Goal:
Print all of the data exactly.
((
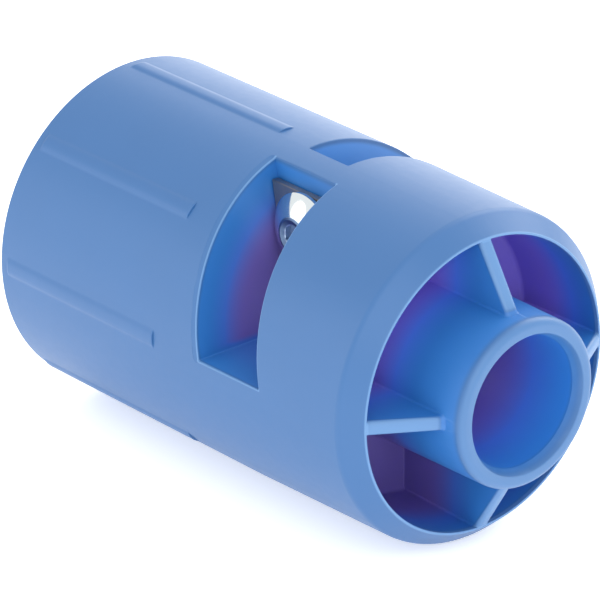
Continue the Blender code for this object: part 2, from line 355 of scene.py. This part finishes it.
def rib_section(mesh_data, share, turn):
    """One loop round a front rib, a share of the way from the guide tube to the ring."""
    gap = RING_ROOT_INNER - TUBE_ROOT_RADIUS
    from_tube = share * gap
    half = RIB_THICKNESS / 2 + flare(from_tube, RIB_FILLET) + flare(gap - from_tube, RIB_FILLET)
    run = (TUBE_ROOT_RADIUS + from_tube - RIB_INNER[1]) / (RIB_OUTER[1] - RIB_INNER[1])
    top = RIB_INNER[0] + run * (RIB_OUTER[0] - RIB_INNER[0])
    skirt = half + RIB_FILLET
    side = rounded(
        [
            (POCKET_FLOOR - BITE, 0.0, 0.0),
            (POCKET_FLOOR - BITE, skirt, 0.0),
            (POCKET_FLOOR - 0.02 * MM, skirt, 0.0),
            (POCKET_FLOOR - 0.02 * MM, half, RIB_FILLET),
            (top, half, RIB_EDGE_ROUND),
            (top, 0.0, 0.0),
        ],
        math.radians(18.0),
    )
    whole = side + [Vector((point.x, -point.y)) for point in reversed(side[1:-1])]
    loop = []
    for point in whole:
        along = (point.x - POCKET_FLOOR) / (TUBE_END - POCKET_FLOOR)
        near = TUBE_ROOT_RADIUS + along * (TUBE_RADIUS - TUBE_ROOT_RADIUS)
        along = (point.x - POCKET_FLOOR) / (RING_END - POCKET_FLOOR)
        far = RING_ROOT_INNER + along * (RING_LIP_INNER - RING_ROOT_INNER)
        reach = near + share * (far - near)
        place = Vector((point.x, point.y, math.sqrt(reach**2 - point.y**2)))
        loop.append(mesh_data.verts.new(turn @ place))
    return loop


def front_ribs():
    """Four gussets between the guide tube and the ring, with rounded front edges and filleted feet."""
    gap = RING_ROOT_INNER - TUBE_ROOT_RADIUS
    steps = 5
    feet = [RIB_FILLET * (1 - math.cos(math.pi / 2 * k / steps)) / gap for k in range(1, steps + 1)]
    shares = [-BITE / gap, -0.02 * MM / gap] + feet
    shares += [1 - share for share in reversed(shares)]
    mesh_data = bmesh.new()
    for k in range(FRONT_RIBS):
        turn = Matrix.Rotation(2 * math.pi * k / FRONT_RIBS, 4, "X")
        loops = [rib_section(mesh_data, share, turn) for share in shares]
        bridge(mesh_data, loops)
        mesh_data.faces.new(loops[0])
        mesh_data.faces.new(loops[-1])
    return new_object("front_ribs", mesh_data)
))
Exercise response:
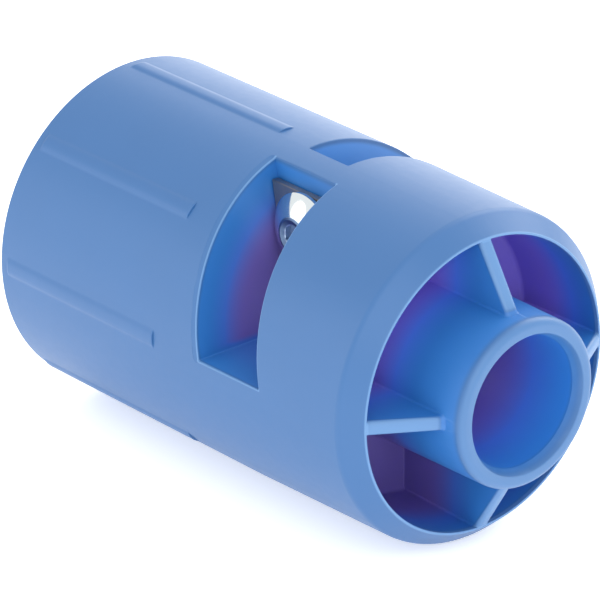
Continue the Blender code for this object: part 2, from line 355 of scene.py. This part finishes it.
def rib_section(mesh_data, share, turn):
    """One loop round a front rib, a share of the way from the guide tube to the ring."""
    gap = RING_ROOT_INNER - TUBE_ROOT_RADIUS
    from_tube = share * gap
    half = RIB_THICKNESS / 2 + flare(from_tube, RIB_FILLET) + flare(gap - from_tube, RIB_FILLET)
    run = (TUBE_ROOT_RADIUS + from_tube - RIB_INNER[1]) / (RIB_OUTER[1] - RIB_INNER[1])
    top = RIB_INNER[0] + run * (RIB_OUTER[0] - RIB_INNER[0])
    skirt = half + RIB_FILLET
    side = rounded(
        [
            (POCKET_FLOOR - BITE, 0.0, 0.0),
            (POCKET_FLOOR - BITE, skirt, 0.0),
            (POCKET_FLOOR - 0.02 * MM, skirt, 0.0),
            (POCKET_FLOOR - 0.02 * MM, half, RIB_FILLET),
            (top, half, RIB_EDGE_ROUND),
            (top, 0.0, 0.0),
        ],
        math.radians(18.0),
    )
    whole = side + [Vector((point.x, -point.y)) for point in reversed(side[1:-1])]
    loop = []
    for point in whole:
        along = (point.x - POCKET_FLOOR) / (TUBE_END - POCKET_FLOOR)
        near = TUBE_ROOT_RADIUS + along * (TUBE_RADIUS - TUBE_ROOT_RADIUS)
        along = (point.x - POCKET_FLOOR) / (RING_END - POCKET_FLOOR)
        far = RING_ROOT_INNER + along * (RING_LIP_INNER - RING_ROOT_INNER)
        reach = near + share * (far - near)
        place = Vector((point.x, point.y, math.sqrt(reach**2 - point.y**2)))
        loop.append(mesh_data.verts.new(turn @ place))
    return loop


def front_ribs():
    """Four gussets between the guide tube and the ring, with rounded front edges and filleted feet."""
    gap = RING_ROOT_INNER - TUBE_ROOT_RADIUS
    steps = 5
    feet = [RIB_FILLET * (1 - math.cos(math.pi / 2 * k / steps)) / gap for k in range(1, steps + 1)]
    shares = [-BITE / gap, -0.02 * MM / gap] + feet
    shares += [1 - share for share in reversed(shares)]
    mesh_data = bmesh.new()
    for k in range(FRONT_RIBS):
        turn = Matrix.Rotation(2 * math.pi * k / FRONT_RIBS, 4, "X")
        loops = [rib_section(mesh_data, share, turn) for share in shares]
        bridge(mesh_data, loops)
        mesh_data.faces.new(loops[0])
        mesh_data.faces.new(loops[-1])
    return new_object("front_ribs", mesh_data)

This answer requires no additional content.